The Department of Finance said last night that it would work with ILP to complete the recapitalisation “in accordance with the requirements of the Central Bank”.

A spokesman for the Department said the breakdown in the sale process would not impact on the budget arithmetic of Minister for Finance Michael Noonan, as the outstanding €1.3 billion required to complete the €4 billion recapitalisation of the group was already allowed for.

The Government owns more than 99.5 per cent of Irish Life & Permanent after injecting €2.7 billion into the bancassurer in July.

In a statement issued late last night, ILP said that “in the context of continuing market uncertainty”, its board had decided to “suspend . . . the disposal process”.

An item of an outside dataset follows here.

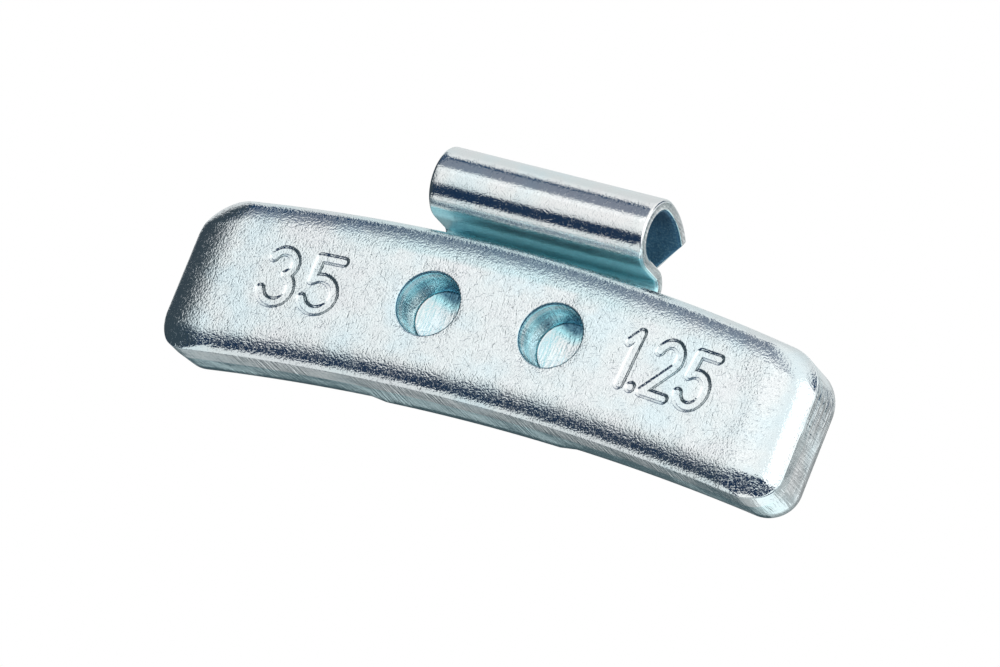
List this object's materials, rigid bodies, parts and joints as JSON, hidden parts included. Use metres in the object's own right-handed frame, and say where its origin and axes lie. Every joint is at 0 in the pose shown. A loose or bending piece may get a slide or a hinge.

It was unclear last night what would now happen at Irish Life & Permanent although the company said the separation of Irish Life from the group’s Permanent TSB banking business would continue despite the setback. The process is due to be completed by the end of the first quarter of 2012.

The dramatic increase in volatility in European bond markets over the past week are understood to have been a major factor in the decision of Great West Life to walk away from the deal.

The unexpected failure of a German bond auction on Thursday followed yesterday by Italy being forced to pay unsustainable amounts to sell six-month money has alarmed many, particularly outside the euro zone.

Concerns had been raised earlier in the sale process about the potential fallout from the €7 billion in deposits circulating from ILP into Anglo Irish Bank in 2008 in an effort to flatter the latter bank’s end-year financial figures.